Catherine Burgess

Apple's Subtle Activism: Replacing the Handgun Emoji

Blog Post created by Catherine Burgess Employee on Aug 2, 2016

In the wake of the shooting at Orlando's Pulse Nightclub in June 2016, Ryan Fitzgibbon launched a petition on change.org asking the Unicode Consortium to remove the pistol from its vast set of emoji. "Together," Fitzgibbon wrote, "Let's show Silicon Valley that we're capable of communicating without weapons, and ask for an official removal of the gun emoji to bring awareness on a global scale to this important conversation on gun violence." The Unicode Consortium--of which Apple, Microsoft, Google, Twitter, and Oracle are members, among others--promotes international standards of encoding and votes on emoji that are officially encoded and released for public use.

 

To date, Fitzgibbon's petition has received 364 signatures from around the country, though some people expressed that they signed the petition solely so they could leave a comment to say how "silly" and "pointless" it was. "Why are you worrying about this stupid emoji??" one signer commented. "Are you going to ban pictures of guns too?"

 

Fitzgibbon's efforts may seem minimal, even futile, when considered within the large, complex and divisive issue of gun control in the United States, yet he is not alone in seeing the role of emoji in communication, and the role of communication in reinforcing cultural beliefs and norms. On August 1, 2016, Apple announced that with their release of 100 new emoji for iOS 10 this fall, they would also add a bright green water gun, meant to look like popular super-soaker style toys. This would replace the handgun emoji.

 

In June 2016, Apple also blocked a proposal from Unicode that would add a rifle emoji, intended to represent the Olympic sport of rifle shooting.

 

Still, Apple's actions beg the question: so what? 

 

In a culture where the value of visual communication has risen in mass media and social media, emoji enrich (and even replace) text-based messages to express emotion that can sometimes be lost in translation, or rather, lost in a mediated communication context. Apple has reported that millions of people use its iMessage software, with 200,000 messages being sent each second, so with each release of a new emoji set, Apple has made efforts to be more inclusive with its offerings. Emoji depicting people now embrace more racial and gender diversity, and Apple's next release this fall will include emoji representing families with single moms and single dads.
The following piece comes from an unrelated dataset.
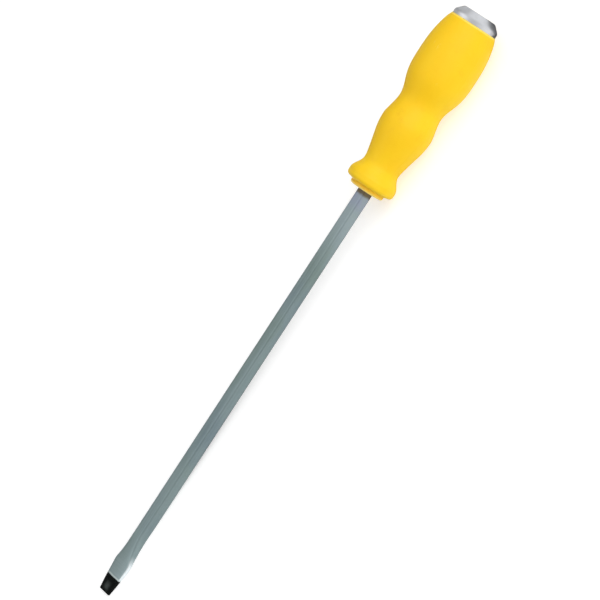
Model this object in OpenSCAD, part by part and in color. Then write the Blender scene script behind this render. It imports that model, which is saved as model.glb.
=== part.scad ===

Removing an emoji such as the handgun marks the rare instance in which Apple has made an effort to be exclusive. As inclusive emoji attempt to strengthen tolerance among diverse populations, removing an emoji marks Apple's attempt to strengthen intolerance of gun violence by removing guns from conversation, diminishing the normalcy with which we talk about them.

 

Apple's decision to remove the handgun emoji was made independent of the Unicode Consortium, but this decision still recognizes the tech giant's power to influence cultural values, and will likely set a precedent for similar decisions in the future. Whether Apple and other tech companies have the right to influence cultural values is up for debate, but as for now, it is easy to see how Apple, in a country that is stalemated on how to handle gun violence, is actually doing something about it, and doing the most it can.